More pictures will be posted when available. In no particular order.
Above: Bees on frame. Visible is:-
- Marked Queen
- Larvae of different sizes
Can you identify them? (click to enlarge).
Above: A returning swarm. Thousands of flying bees seems intimidating but they are not interested in us and will rarely sting.
Above: A "bronzed" tip queencell. As the queen is ready to emerge, the workers sometimes remove the wax tip of the queencell to make it easier for the queen to get out.
Above: A swarm which had made a home in a compost bin in Bradwell, Norfolk. The swarm - a cast with a virgin queen - was re-housed and the queen started laying a week or so later.
Above: Housing a bee swarm. The bees were tipped onto the sheet and walked into the hive. It's always a fascinating thing to watch. Sometimes you can see the queen marching up hill towards her new home.
Above: A Nucleus colony of bees. The lighter piece of wood across the entrance is an entrance reducer which helps the colony defend itself from robbing - either bees or wasps. Robbing can be a problem in some years as summer progresses.

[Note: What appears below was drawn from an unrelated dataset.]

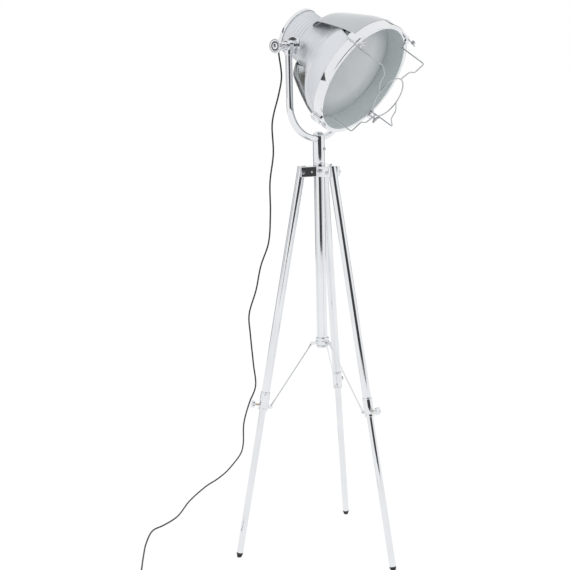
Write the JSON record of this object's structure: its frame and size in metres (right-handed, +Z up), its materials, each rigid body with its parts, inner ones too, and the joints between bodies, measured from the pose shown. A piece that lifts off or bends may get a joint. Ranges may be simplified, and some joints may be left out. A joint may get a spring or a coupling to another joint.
{
  "type": "tripod spotlight floor lamp",
  "caption": "Chrome tripod floor lamp with a white spotlight head in a tilting yoke, wire guard, telescopic legs and a black cord.",
  "frame": {"origin": "on the floor, under the middle of the lamp's box without the cord", "axes": "+Z up; the lamp looks towards +X and -Y; the near tilt knob points to -X and -Y"},
  "size_m": [0.8661, 0.9095, 1.6344],
  "materials": {
    "chrome_tube": "polished chrome plate",
    "steel_fastener": "bright turned steel",
    "white_enamel": "smooth satin white paint",
    "ring_enamel": "chrome band with a pale grey painted hood inside",
    "frosted_glass": "frosted",
    "spun_reflector": "spun and polished",
    "porcelain": "glazed",
    "black_rubber": "matt black"
  },
  "bodies": {
    "root": {"hub": "chrome_tube", "column_tube": "chrome_tube", "column_end_cap": "chrome_tube", "leg_bolt_1": "steel_fastener", "leg_bolt_2": "steel_fastener", "leg_bolt_3": "steel_fastener"},
    "leg_1": {"leg_end_1": "chrome_tube", "upper_leg_1": "chrome_tube", "leg_sleeve_1": "chrome_tube"},
    "extension_1": {"lower_leg_1": "chrome_tube", "foot_tip_1": "black_rubber"},
    "thumbscrew_1": {"leg_thumbscrew_1": "steel_fastener"},
    "leg_2": {"leg_end_2": "chrome_tube", "upper_leg_2": "chrome_tube", "leg_sleeve_2": "chrome_tube"},
    "extension_2": {"lower_leg_2": "chrome_tube", "foot_tip_2": "black_rubber"},
    "thumbscrew_2": {"leg_thumbscrew_2": "steel_fastener"},
    "leg_3": {"leg_end_3": "chrome_tube", "upper_leg_3": "chrome_tube", "leg_sleeve_3": "chrome_tube"},
    "extension_3": {"lower_leg_3": "chrome_tube", "foot_tip_3": "black_rubber"},
    "thumbscrew_3": {"leg_thumbscrew_3": "steel_fastener"},
    "spreader": {"spreader_collar": "chrome_tube"},
    "link_1": {"strut_1": "chrome_tube"},
    "link_2": {"strut_2": "chrome_tube"},
    "link_3": {"strut_3": "chrome_tube"},
    "yoke": {"stem": "chrome_tube", "stem_screw": "steel_fastener", "yoke_tube": "chrome_tube", "yoke_eye_near": "chrome_tube", "yoke_eye_far": "chrome_tube", "cord": "black_rubber", "cord_coil": "black_rubber", "plug": "black_rubber"},
    "head": {"neck_housing": "white_enamel", "rear_cap": "chrome_tube", "bell": "white_enamel", "front_ring": "ring_enamel", "lens": "frosted_glass", "reflector": "spun_reflector", "lamp_holder": "porcelain", "bulb": "frosted_glass", "pivot_stud_near": "chrome_tube", "pivot_stud_far": "chrome_tube", "clamp_1": "chrome_tube", "clamp_2": "chrome_tube", "clamp_3": "chrome_tube", "clamp_4": "chrome_tube", "wire_guard": "chrome_tube", "upper_shield": "chrome_tube", "lower_shield": "chrome_tube", "cord_gland": "black_rubber"},
    "knob_near": {"tilt_knob_near": "chrome_tube"},
    "knob_far": {"tilt_knob_far": "chrome_tube"},
    "wing_1": {"wing_nut_1": "steel_fastener"},
    "wing_2": {"wing_nut_2": "steel_fastener"},
    "wing_3": {"wing_nut_3": "steel_fastener"},
    "wing_4": {"wing_nut_4": "steel_fastener"}
  },
  "joints": [
    {"name": "leg_fold_1", "type": "hinge", "parent": "root", "child": "leg_1", "pos_m": [-0.06529, -0.02315, 1.167], "axis": [0.2699, -0.9629, 0], "range_deg": [0, 10]},
    {"name": "extension_slide_1", "type": "slide", "parent": "leg_1", "child": "extension_1", "axis": [-0.1792, -0.0502, -0.9825], "range_m": [-0.38, 0]},
    {"name": "thumbscrew_turn_1", "type": "hinge", "parent": "leg_1", "child": "thumbscrew_1", "pos_m": [-0.2107, -0.06391, 0.47705], "axis": [-0.9461, -0.2652, 0.1861], "continuous": true},
    {"name": "leg_fold_2", "type": "hinge", "parent": "root", "child": "leg_2", "pos_m": [0.027, -0.04674, 1.167], "axis": [0.6989, 0.7152, 0], "range_deg": [0, 10]},
    {"name": "extension_slide_2", "type": "slide", "parent": "leg_2", "child": "extension_2", "axis": [0.1331, -0.13, -0.9825], "range_m": [-0.38, 0]},
    {"name": "thumbscrew_turn_2", "type": "hinge", "parent": "leg_2", "child": "thumbscrew_2", "pos_m": [0.13501, -0.15229, 0.47705], "axis": [0.7027, -0.6867, 0.1861], "continuous": true},
    {"name": "leg_fold_3", "type": "hinge", "parent": "root", "child": "leg_3", "pos_m": [0.00129, 0.04498, 1.167], "axis": [-0.9688, 0.2477, 0], "range_deg": [0, 10]},
    {"name": "extension_slide_3", "type": "slide", "parent": "leg_3", "child": "extension_3", "axis": [0.0461, 0.1803, -0.9825], "range_m": [-0.38, 0]},
    {"name": "thumbscrew_turn_3", "type": "hinge", "parent": "leg_3", "child": "thumbscrew_3", "pos_m": [0.03869, 0.19129, 0.47705], "axis": [0.2434, 0.9519, 0.1861], "continuous": true},
    {"name": "spreader_slide", "type": "slide", "parent": "root", "child": "spreader", "axis": [0, 0, 1], "range_m": [0, 0.036]},
    {"name": "strut_swing_1", "type": "hinge", "parent": "spreader", "child": "link_1", "pos_m": [-0.04218, -0.01667, 0.652], "axis": [0.2699, -0.9629, 0], "range_deg": [0, 34]},
    {"name": "strut_swing_2", "type": "hinge", "parent": "spreader", "child": "link_2", "pos_m": [0.00984, -0.02997, 0.652], "axis": [0.6989, 0.7152, 0], "range_deg": [0, 34]},
    {"name": "strut_swing_3", "type": "hinge", "parent": "spreader", "child": "link_3", "pos_m": [-0.00466, 0.02173, 0.652], "axis": [-0.9688, 0.2477, 0], "range_deg": [0, 34]},
    {"name": "yoke_swivel", "type": "hinge", "parent": "root", "child": "yoke", "pos_m": [-0.01234, -0.0083, 1.19], "axis": [0, 0, 1], "range_deg": [-170, 170]},
    {"name": "head_tilt", "type": "hinge", "parent": "yoke", "child": "head", "pos_m": [-0.01234, -0.0083, 1.53], "axis": [-0.5934, -0.8049, 0], "range_deg": [-10, 100]},
    {"name": "knob_turn_near", "type": "hinge", "parent": "head", "child": "knob_near", "pos_m": [-0.11025, -0.14111, 1.53], "axis": [-0.5934, -0.8049, 0], "continuous": true},
    {"name": "knob_turn_far", "type": "hinge", "parent": "head", "child": "knob_far", "pos_m": [0.08558, 0.1245, 1.53], "axis": [0.5934, 0.8049, 0], "continuous": true},
    {"name": "wing_nut_turn_1", "type": "hinge", "parent": "head", "child": "wing_1", "pos_m": [0.15418, 0.02662, 1.31235], "axis": [0.6874, -0.5068, -0.5203], "continuous": true},
    {"name": "wing_nut_turn_2", "type": "hinge", "parent": "head", "child": "wing_2", "pos_m": [0.00354, -0.1777, 1.31235], "axis": [0.6874, -0.5068, -0.5203], "continuous": true},
    {"name": "wing_nut_turn_3", "type": "hinge", "parent": "head", "child": "wing_3", "pos_m": [0.26049, -0.05175, 1.52914], "axis": [0.6874, -0.5068, -0.5203], "continuous": true},
    {"name": "wing_nut_turn_4", "type": "hinge", "parent": "head", "child": "wing_4", "pos_m": [0.10985, -0.25607, 1.52914], "axis": [0.6874, -0.5068, -0.5203], "continuous": true}
  ],
  "couplings": [
    {"joint": "leg_fold_2", "follows": "leg_fold_1", "ratio": 1},
    {"joint": "leg_fold_3", "follows": "leg_fold_1", "ratio": 1},
    {"joint": "spreader_slide", "follows": "leg_fold_1", "m_per_rad": 0.19608},
    {"joint": "strut_swing_1", "follows": "leg_fold_1", "ratio": 3.3056},
    {"joint": "strut_swing_2", "follows": "leg_fold_1", "ratio": 3.3056},
    {"joint": "strut_swing_3", "follows": "leg_fold_1", "ratio": 3.3056}
  ]
}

Above: Two good frames of brood. The first one is of sealed brood which shows that the queen is laying really well, although with no stores on the frame, the colony would struggle in bad weather if there was no honey elsewhere in the hive. The near-vertical line of open cells on the left is where a frame wire is situated - so we can't blame the queen for not laying there! The second frame shows brood surrounded by pollen surrounded by honey, some of which is sealed at the top of the frame. This photo was taken in September as the nuc was preparing itself for winter with the brood nest shrinking. Note the darker comb in the right-hand picture denoting older comb. It's advisable to replace comb every few years.

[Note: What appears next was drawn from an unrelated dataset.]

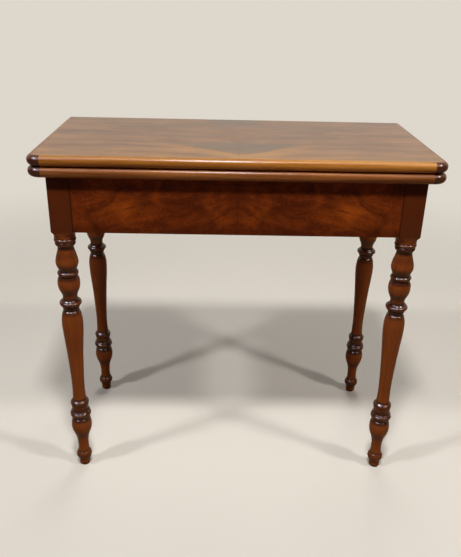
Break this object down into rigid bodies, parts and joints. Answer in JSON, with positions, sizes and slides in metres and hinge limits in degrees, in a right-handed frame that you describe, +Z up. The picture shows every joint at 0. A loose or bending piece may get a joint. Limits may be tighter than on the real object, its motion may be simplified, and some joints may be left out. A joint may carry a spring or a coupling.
{
  "type": "games table",
  "caption": "Fold-over games table on turned legs, whose folded top swivels on a frame with a card compartment and opens to a cloth-lined square.",
  "frame": {"origin": "the floor under the middle of the closed top, which is the bottom centre of the box round the table", "axes": "+Z up, -Y to the front, +X along the length of the closed top, to the right seen from the front"},
  "size_m": [0.8, 0.388, 0.745],
  "materials": {
    "mahogany": "French polished solid mahogany",
    "mahogany_veneer": "French polished figured mahogany veneer",
    "oak": "bare planed oak",
    "baize": "green wool baize",
    "brass": "aged brass",
    "iron": "forged iron",
    "steel": "old steel screws and nails"
  },
  "bodies": {
    "frame": {"leg_front_left": "mahogany", "leg_front_right": "mahogany", "leg_rear_left": "mahogany", "leg_rear_right": "mahogany", "front_rail": "oak", "rear_rail": "oak", "left_rail": "oak", "right_rail": "oak", "front_veneer_left": "mahogany_veneer", "front_veneer_right": "mahogany_veneer", "rear_veneer": "mahogany_veneer", "left_veneer": "mahogany_veneer", "right_veneer": "mahogany_veneer", "pivot_board": "oak", "pivot_board_screws": "steel", "divider": "oak", "compartment_floor": "oak", "front_bearer": "oak", "rear_bearer": "oak", "bearer_screws": "steel", "floor_nails": "steel", "pivot_washer": "iron"},
    "lower_leaf": {"lower_core": "oak", "lower_front_edging": "mahogany", "lower_left_edging": "mahogany", "lower_right_edging": "mahogany", "lower_hinge_edging": "mahogany", "lower_baize": "baize", "pivot_plate": "iron", "pivot_plate_screws": "steel", "pivot_bolt": "iron", "pivot_nut": "iron", "stop_peg": "oak", "lower_hinge_left": "brass", "lower_hinge_right": "brass", "lower_hinge_screws": "brass"},
    "hinge_links": {"hinge_link_left": "brass", "hinge_link_right": "brass", "hinge_pins": "steel"},
    "upper_leaf": {"upper_core": "oak", "upper_front_edging": "mahogany", "upper_left_edging": "mahogany", "upper_right_edging": "mahogany", "upper_hinge_edging": "mahogany", "upper_veneer_left": "mahogany_veneer", "upper_veneer_right": "mahogany_veneer", "upper_baize": "baize", "upper_hinge_left": "brass", "upper_hinge_right": "brass", "upper_hinge_screws": "brass"}
  },
  "joints": [
    {"name": "top_swivel", "type": "hinge", "parent": "frame", "child": "lower_leaf", "pos_m": [0.097, 0.097, 0.7026], "axis": [0, 0, 1], "range_deg": [0, 90]},
    {"name": "link_fold", "type": "hinge", "parent": "lower_leaf", "child": "hinge_links", "pos_m": [0, 0.19, 0.7196], "axis": [-1, 0, 0], "range_deg": [0, 90]},
    {"name": "leaf_fold", "type": "hinge", "parent": "hinge_links", "child": "upper_leaf", "pos_m": [0, 0.19, 0.728], "axis": [-1, 0, 0], "range_deg": [0, 90]}
  ],
  "couplings": [
    {"joint": "link_fold", "follows": "leaf_fold", "ratio": 1}
  ]
}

In July, Fireweed, (Rosebay willowherb) can be a good source of forage.
A swarm issued from this hive. However as the queen's wings were clipped she failed to fly. The bees could be seen pushing her out but she scurried back into the hive. In this photo the queen marked blue. (Click to enlarge to find her).
Here's an interesting one. Two queen on one comb. This is mother and daughter; you can see mother is marked red and is yellower than her offspring. Daughter is unmarked. This photo was taken in March so what we can assume happened is that the daughter is a supercedure queen from the previous autumn. Within the hive was one area where there was drone brood and another with worker brood.Which one is the drone layer and which one survived? Nature usually makes the correct decision so I left them to it. The older queen disappeared leaving a drone laying daughter. So they both went. On this occasion, Nature got it wrong, sadly. (As usual click, to enlarge the photograph).

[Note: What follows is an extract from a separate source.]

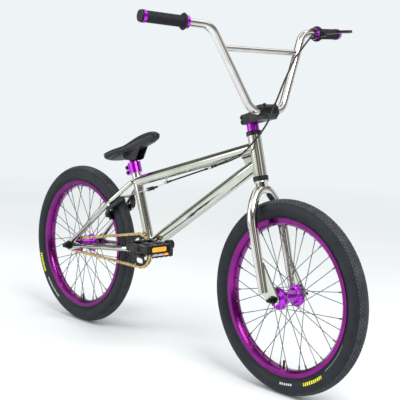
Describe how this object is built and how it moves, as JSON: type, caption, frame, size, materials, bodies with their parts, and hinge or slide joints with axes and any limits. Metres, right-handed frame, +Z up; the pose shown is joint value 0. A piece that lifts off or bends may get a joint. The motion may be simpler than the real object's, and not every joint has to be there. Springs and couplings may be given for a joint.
{
  "type": "bmx bike",
  "caption": "Small-wheel trick bike with polished tube frame, high-rise bar with crossbar, single-speed chain drive, platform pedals and a rear rim brake worked by a hand lever.",
  "frame": {"origin": "on the ground, midway between the two axles, in the bike's middle plane", "axes": "+X forward, +Y to the rider's left, +Z up"},
  "size_m": [1.42, 0.7458, 0.9753],
  "materials": {
    "polished_frame": "polished",
    "purple_anodised": "anodised",
    "black_alloy": "satin black",
    "black_steel": "satin black",
    "bearing_steel": "ground",
    "spoke_steel": "dark",
    "gold_chain": "gold coated",
    "black_cable": "satin",
    "tyre_rubber": "matt",
    "tube_rubber": "matt",
    "grip_rubber": "matt",
    "black_plastic": "matt",
    "saddle_cover": "matt"
  },
  "bodies": {
    "frame": {"head_tube": "polished_frame", "top_tube": "polished_frame", "down_tube": "polished_frame", "seat_tube": "polished_frame", "bb_shell": "polished_frame", "chain_stays": "polished_frame", "seat_stays": "polished_frame", "rear_dropouts": "polished_frame", "frame_fittings": "polished_frame", "headset_cups": "black_alloy", "headset_bearings": "bearing_steel", "bb_bearings": "bearing_steel", "seat_clamp": "purple_anodised", "seat_clamp_bolts": "black_steel", "rear_axle": "black_steel", "rear_axle_nuts": "black_steel", "chain": "gold_chain", "brake_cable": "black_cable"},
    "steering": {"fork_steerer": "polished_frame", "fork_blades": "polished_frame", "fork_dropouts": "polished_frame", "headset_spacer": "purple_anodised", "stem_body": "black_alloy", "stem_cap": "black_alloy", "stem_bolts": "black_steel", "handlebar": "polished_frame", "crossbar": "polished_frame", "grips": "grip_rubber", "grip_rings": "purple_anodised", "bar_end_plugs": "black_plastic", "lever_clamp": "black_alloy", "lever_barrel": "purple_anodised", "front_axle": "black_steel", "front_axle_nuts": "black_steel"},
    "front_wheel": {"front_tyre": "tyre_rubber", "front_tube": "tube_rubber", "front_rim": "purple_anodised", "front_spokes": "spoke_steel", "front_hub": "purple_anodised", "front_bearings": "bearing_steel"},
    "rear_wheel": {"rear_tyre": "tyre_rubber", "rear_tube": "tube_rubber", "rear_rim": "purple_anodised", "rear_spokes": "spoke_steel", "rear_hub": "purple_anodised", "rear_bearings": "bearing_steel"},
    "driver": {"driver_cog": "black_steel"},
    "cranks": {"crank_spindle": "black_steel", "crank_arms": "black_steel", "sprocket": "black_steel", "pedal_spindles": "black_steel"},
    "right_pedal": {"right_pedal": "black_plastic"},
    "left_pedal": {"left_pedal": "black_plastic"},
    "brake_lever": {"brake_lever": "black_alloy"},
    "left_brake_arm": {"brake_arm_left": "black_alloy"},
    "right_brake_arm": {"brake_arm_right": "black_alloy"},
    "brake_hanger": {"brake_hanger": "black_alloy"},
    "seat_post": {"seat_post": "black_alloy"},
    "saddle": {"saddle_base": "black_plastic", "saddle_pad": "saddle_cover"}
  },
  "joints": [
    {"name": "steering", "type": "hinge", "parent": "frame", "child": "steering", "pos_m": [0.42416, 0, 0.24873], "axis": [-0.2756, 0, 0.9613], "range_deg": [-75, 75], "deforming": ["brake_cable"]},
    {"name": "front_wheel_spin", "type": "hinge", "parent": "steering", "child": "front_wheel", "pos_m": [0.453, 0, 0.257], "axis": [0, 1, 0], "continuous": true},
    {"name": "rear_wheel_spin", "type": "hinge", "parent": "frame", "child": "rear_wheel", "pos_m": [-0.453, 0, 0.257], "axis": [0, 1, 0], "continuous": true},
    {"name": "crank_spin", "type": "hinge", "parent": "frame", "child": "cranks", "pos_m": [-0.10712, 0, 0.293], "axis": [0, 1, 0], "continuous": true, "deforming": ["chain"]},
    {"name": "driver_spin", "type": "hinge", "parent": "frame", "child": "driver", "pos_m": [-0.453, 0, 0.257], "axis": [0, 1, 0], "continuous": true},
    {"name": "right_pedal_spin", "type": "hinge", "parent": "cranks", "child": "right_pedal", "pos_m": [0.05629, 0, 0.33986], "axis": [0, 1, 0], "continuous": true},
    {"name": "left_pedal_spin", "type": "hinge", "parent": "cranks", "child": "left_pedal", "pos_m": [-0.27054, 0, 0.24614], "axis": [0, 1, 0], "continuous": true},
    {"name": "brake_lever_pull", "type": "hinge", "parent": "steering", "child": "brake_lever", "pos_m": [0.3239, 0.23901, 0.95026], "axis": [-0.183, -0.0857, 0.9794], "range_deg": [0, 22], "stiffness_Nm_per_rad": 0.5, "springref_deg": -11.46},
    {"name": "left_brake_arm_pivot", "type": "hinge", "parent": "frame", "child": "left_brake_arm", "pos_m": [-0.26307, 0.04, 0.40155], "axis": [-0.6639, 0, 0.7478], "range_deg": [0, 2.3]},
    {"name": "right_brake_arm_pivot", "type": "hinge", "parent": "frame", "child": "right_brake_arm", "pos_m": [-0.26307, -0.04, 0.40155], "axis": [0.6639, 0, -0.7478], "range_deg": [0, 2.3]},
    {"name": "hanger_travel", "type": "slide", "parent": "frame", "child": "brake_hanger", "axis": [0.9529, 0, 0.3032], "range_m": [0, 0.0025], "stiffness_N_per_m": 0.05, "springref_m": 0.54},
    {"name": "seat_post_height", "type": "slide", "parent": "frame", "child": "seat_post", "axis": [-0.3584, 0, 0.9336], "range_m": [0, 0.06]},
    {"name": "saddle_tilt", "type": "hinge", "parent": "seat_post", "child": "saddle", "pos_m": [-0.2132, 0, 0.56934], "axis": [0, 1, 0], "range_deg": [-10, 10]}
  ],
  "couplings": [
    {"joint": "driver_spin", "follows": "crank_spin", "ratio": 2.7778},
    {"joint": "left_brake_arm_pivot", "follows": "brake_lever_pull", "ratio": 0.104},
    {"joint": "right_brake_arm_pivot", "follows": "brake_lever_pull", "ratio": 0.104},
    {"joint": "hanger_travel", "follows": "brake_lever_pull", "m_per_rad": 0.0062}
  ]
}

Beehives one evening in July on the edge of a field of phacelia and other bee-friendly plants.
A bee on ceanothus. Some garden plants are good for honeybees, however many imported plants are not. The BBKA website has a list of some good plants for bees.
A queen in her prime to the left. To the right, you might just see the small queen on this breeding nuc frame. I can't recall how she finished up there but she mated and laid well but could not be used.
Drone brood in super frames as a result of laying workers. They didn't lay in the brood box so were missed :(
This hive shows classic fanning by workers from the nasnov glands. A virgin queen was out mating and the workers were fanning to give her additional information to come home, "We're over here!" She started to lay a few days later.
Good queens and good forage make for large colonies. If you are worried about the 3 brood boxes - which can be a bit daunting (!), the colony had 20 frames of brood in the two broodboxes and as I was going away for a while, I decided to give them more space so a third was added. You will also notice the clearer board under the top two supers as these were in the process of being removed. The beer crate was to stand on.